More instrumental variables studies of cancer treatment

The study I wrote about earlier this week by Hadley et al. is just one of many to apply instrumental variables (IV) to analysis of cancer treatment (prostate in that case). Zeliadt and colleagues do so as well (also for prostate cancer) and cite several others. Both the Hadley and Zeliadt studies exploit practice pattern variation, specifically differences in prior year(s) rates of treatment across areas, to define IVs.

For you to buy the results, you have to believe that lagged treatment rates strongly predict actual treatment (this can be shown) and, crucially, are not otherwise correlated outcomes, controlling for observable factors (this mostly requires faith).

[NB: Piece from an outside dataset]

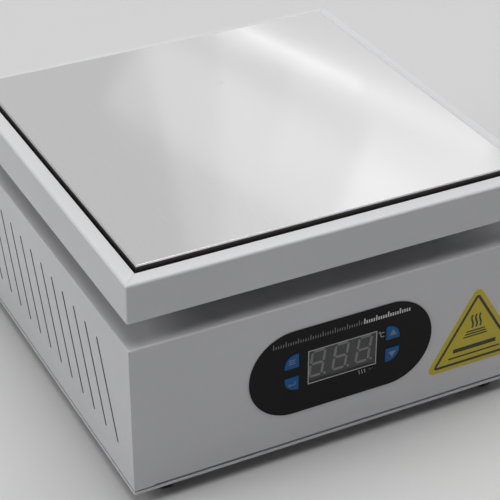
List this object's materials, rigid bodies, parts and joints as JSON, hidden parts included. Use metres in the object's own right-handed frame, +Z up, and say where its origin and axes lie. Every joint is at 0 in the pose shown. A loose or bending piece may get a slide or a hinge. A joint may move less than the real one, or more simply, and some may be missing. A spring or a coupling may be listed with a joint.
{
  "type": "constant-temperature heating platform",
  "caption": "Square bench-top heating platform: ground metal plate in a raised white frame over a slotted box with a dark control panel, display, blue keys and rear power inlet.",
  "frame": {"origin": "centre of the foot plane, on the surface that the object stands on", "axes": "+Z up, -Y towards the control panel, +Y towards the rear panel, +X to the right as seen from the front"},
  "size_m": [0.218, 0.2219, 0.126],
  "materials": {
    "plate_metal": "fine ground, reflective",
    "white_paint": "semi-gloss powder coat",
    "mica": "matt mica sheet",
    "ceramic_wool": "soft white felt",
    "bare_steel": "rolled sheet",
    "zinc_steel": "zinc-plated",
    "black_rubber": "matt rubber",
    "overlay_black": "satin polyester film",
    "smoke_window": "clear smoked film",
    "module_plastic": "matt moulded",
    "segment_grey": "unlit diffuser",
    "key_blue": "satin moulded",
    "red_lens": "clear red, unlit",
    "black_plastic": "moulded",
    "rocker_plastic": "polished moulded",
    "board_green": "solder mask",
    "brass": "turned or stamped",
    "capacitor_sleeve": "shrink sleeve",
    "terminal_green": "moulded",
    "sticker_yellow": "printed vinyl",
    "core_steel": "varnished laminations",
    "coil_tape": "polyester tape",
    "relay_grey": "moulded",
    "clear_glass": "clear tube",
    "cap_nickel": "nickel-plated",
    "wire_brown": "insulated wire",
    "wire_earth": "insulated wire",
    "wire_white": "glass-braid sleeve",
    "wire_grey": "braided sleeve",
    "wire_red": "insulated wire",
    "wire_blue": "insulated wire"
  },
  "bodies": {
    "housing": {"heating_plate": "plate_metal", "heater_element": "mica", "heater_clamp_plate": "bare_steel", "clamp_screws": "zinc_steel", "insulation_pad": "ceramic_wool", "top_frame": "white_paint", "heat_shield_tray": "bare_steel", "tray_screws": "zinc_steel", "plate_standoffs": "zinc_steel", "support_pillars": "zinc_steel", "pillar_bolts": "zinc_steel", "lead_conduit": "black_rubber", "thermal_cutout": "black_plastic", "temperature_probe": "bare_steel", "body_shell": "white_paint", "base_plate": "white_paint", "base_screws": "zinc_steel", "rubber_feet": "black_rubber", "foot_screws": "zinc_steel", "control_overlay": "overlay_black", "display_window": "smoke_window", "display_module": "module_plastic", "display_digits": "segment_grey", "key_switches": "black_plastic", "output_light": "red_lens", "control_board": "board_green", "board_standoffs": "brass", "board_screws": "zinc_steel", "control_chip": "black_plastic", "board_capacitors": "capacitor_sleeve", "board_terminals": "terminal_green", "warning_sticker": "sticker_yellow", "transformer_core": "core_steel", "transformer_coil": "coil_tape", "solid_state_relay": "relay_grey", "relay_screws": "zinc_steel", "terminal_block": "black_plastic", "terminal_screws": "brass", "earth_stud": "brass", "inlet_body": "black_plastic", "inlet_pins": "brass", "inlet_screws": "zinc_steel", "switch_housing": "black_plastic", "switch_terminals": "brass", "supply_wires": "wire_brown", "earth_wires": "wire_earth", "heater_leads": "wire_white", "sensor_lead": "wire_grey", "relay_wires": "wire_red", "board_wires": "wire_blue"},
    "menu_key": {"menu_key": "key_blue"},
    "set_key": {"set_key": "key_blue"},
    "up_key": {"up_key": "key_blue"},
    "down_key": {"down_key": "key_blue"},
    "rocker": {"power_rocker": "rocker_plastic"},
    "fuse_holder": {"fuse_drawer": "black_plastic", "fuse_tubes": "clear_glass", "fuse_caps": "cap_nickel"}
  },
  "joints": [
    {"name": "menu_key_press", "type": "slide", "parent": "housing", "child": "menu_key", "axis": [0, 1, 0], "range_m": [0, 0.0005], "stiffness_N_per_m": 2000, "springref_m": -0.0004},
    {"name": "set_key_press", "type": "slide", "parent": "housing", "child": "set_key", "axis": [0, 1, 0], "range_m": [0, 0.0005], "stiffness_N_per_m": 2000, "springref_m": -0.0004},
    {"name": "up_key_press", "type": "slide", "parent": "housing", "child": "up_key", "axis": [0, 1, 0], "range_m": [0, 0.0005], "stiffness_N_per_m": 2000, "springref_m": -0.0004},
    {"name": "down_key_press", "type": "slide", "parent": "housing", "child": "down_key", "axis": [0, 1, 0], "range_m": [0, 0.0005], "stiffness_N_per_m": 2000, "springref_m": -0.0004},
    {"name": "power_rocker_tilt", "type": "hinge", "parent": "housing", "child": "rocker", "pos_m": [0.01, 0.107, 0.048], "axis": [1, 0, 0], "range_deg": [0, 18]},
    {"name": "fuse_drawer_slide", "type": "slide", "parent": "housing", "child": "fuse_holder", "axis": [0, 1, 0], "range_m": [0, 0.022]}
  ]
}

I would not believe the IVs valid if there were clear, accepted standards about whether and what treatment is best. If that were so, then treatment rates could be correlated with quality, broadly defined. Higher quality care might be expected in areas that follow the accepted standard more closely. Better outcomes could be do to broadly better care, not just to the particular treatment choice.

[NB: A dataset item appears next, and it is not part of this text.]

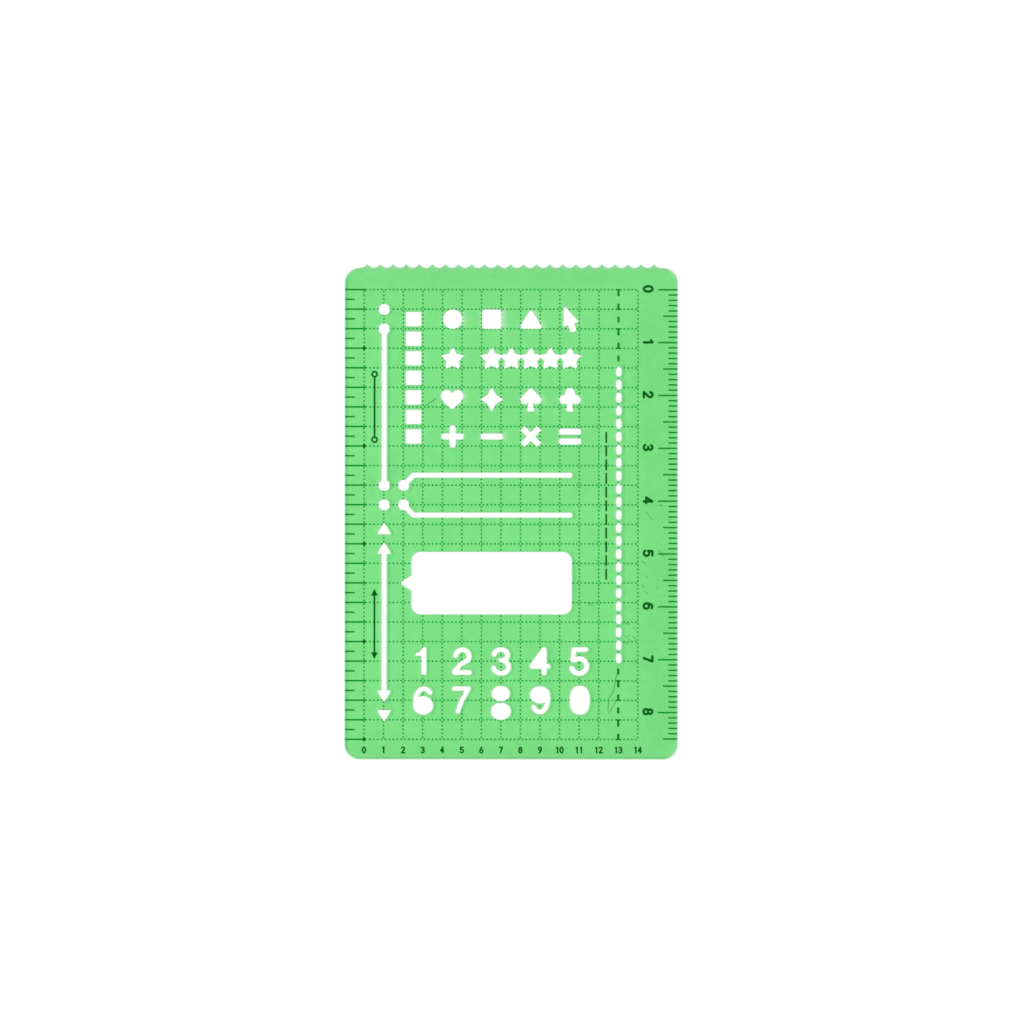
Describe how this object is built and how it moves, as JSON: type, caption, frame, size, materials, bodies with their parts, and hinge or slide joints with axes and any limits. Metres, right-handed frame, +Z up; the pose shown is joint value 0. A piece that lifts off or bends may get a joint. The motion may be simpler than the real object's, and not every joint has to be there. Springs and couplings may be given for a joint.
{
  "type": "drawing stencil",
  "caption": "Thin translucent plastic drawing stencil with cut-out shapes, symbols, digits and speech forms, printed scales and a scalloped edge.",
  "frame": {"origin": "middle of the underside, on the surface that the sheet lies on", "axes": "+X across the sheet's width towards the millimetre scale, +Y along its length towards the scalloped edge, +Z up through its thickness towards the printed face"},
  "size_m": [0.063, 0.0936, 0.0005],
  "materials": {
    "green_plastic": "smooth satin translucent polypropylene, light grass green",
    "green_ink": "thin matt screen-printed dark green ink"
  },
  "bodies": {
    "root": {"stencil_sheet": "green_plastic", "left_scale_print": "green_ink", "millimetre_scale_print": "green_ink", "scale_numeral_0": "green_ink", "scale_numeral_1": "green_ink", "scale_numeral_2": "green_ink", "scale_numeral_3": "green_ink", "scale_numeral_4": "green_ink", "scale_numeral_5": "green_ink", "scale_numeral_6": "green_ink", "scale_numeral_7": "green_ink", "scale_numeral_8": "green_ink", "guide_dash_01": "green_ink", "guide_dash_02": "green_ink", "guide_dash_03": "green_ink", "guide_dash_04": "green_ink", "guide_dash_05": "green_ink", "guide_dash_06": "green_ink", "guide_dash_07": "green_ink", "guide_dash_08": "green_ink", "guide_dash_09": "green_ink", "guide_dash_10": "green_ink", "guide_dash_11": "green_ink", "guide_dash_12": "green_ink"}
  },
  "joints": []
}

However, in prostate cancer, there is no standard about what treatment is best. I accept the IVs as valid in this case.

Among the other cancer treatment IV studies I found, some of which Zeliadt cites, several also exploit practice pattern variations:

  • Yu-Lao et al.: Again, prostate cancer, and, notably, appearing in JAMA. Yes, JAMA published an IV study based on practice pattern variation. More on why I am excited about that below.
  • Brooks et al.: Breast cancer
  • Earle et al.: Lung cancer

I cannot say whether practice patterns make for valid IVs for breast and lung cancer at the time the Brooks and Earle studies were published. I’d have to think about it, and I have not. I merely note that exploiting practice pattern variation for IV studies is not novel, though it is not widely accepted either, particularly in medical journals. I think it should be, though only for cases for which a good argument about validity can be made, as I believe it can be for prostate cancer and, I am sure, some other conditions.

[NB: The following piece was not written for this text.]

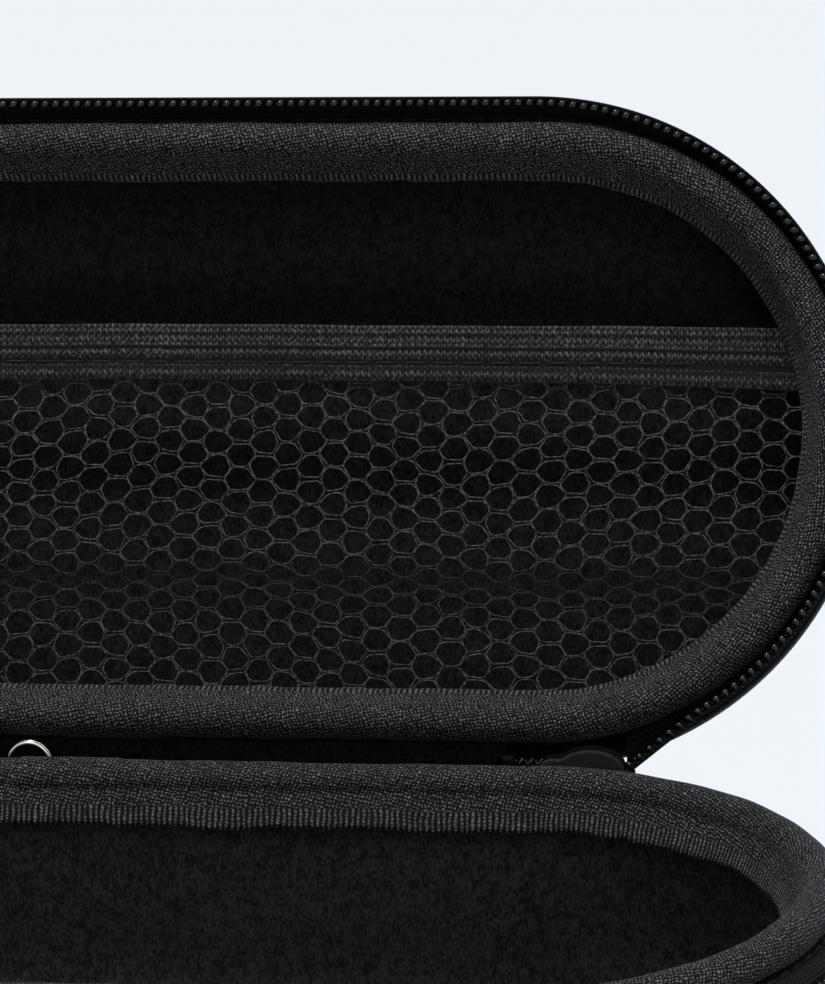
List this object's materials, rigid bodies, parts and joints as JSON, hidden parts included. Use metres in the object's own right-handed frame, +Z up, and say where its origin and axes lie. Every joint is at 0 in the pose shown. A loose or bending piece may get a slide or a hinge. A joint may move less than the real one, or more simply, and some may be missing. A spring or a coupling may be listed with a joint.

Of course I would prefer to see more randomized controlled trials (RCTs) on all the areas of medicine in need of additional evidence. But those areas are, collectively, a massive territory. We neither have the time nor have we demonstrated a willingness to spend the money required to conduct RCTs in all areas. We have to prioritize. For cases for which IV studies are likely to be reasonably valid, we ought to apply the technique, not necessarily instead of an RCT — though with resource constraints, such an argument could be made — but certainly in advance of one.

IV studies are cheaper, faster, and offer other advantages. They don’t require enrollment of patients. They can exploit the large, secondary data sets already in existence (Medicare, Medicaid, VA, commercial payers, hospital systems, and the like). As such, they permit stratification by key patient demographics that RCTs are often underpowered to support. Even when an RCT is warranted, a good IV study done in advance can help to refine questions and guide hypotheses.

Given the vast need for evidence that overwhelms our capacity to provide it via RCTs, there isn’t a good argument for not doing IV studies in cases for which they justifiably valid. However, part of the package of scaling up an IV research agenda is publishing the findings in top journals — not just health economics journals, but also top medical journals like JAMA. This will require more clinical reviewers of manuscripts to gain comfort with the IV approach (start here). It will also require medical journals to solicit reviews by those who can vouch for instruments’ validity or point out when they are unlikely to be so.

It’s hard and expensive to create purposeful randomness, as is required in an RCT. Yet, there is so much natural randomness around. We should be exploiting it. Good quasi-randomness is a terrible thing to waste.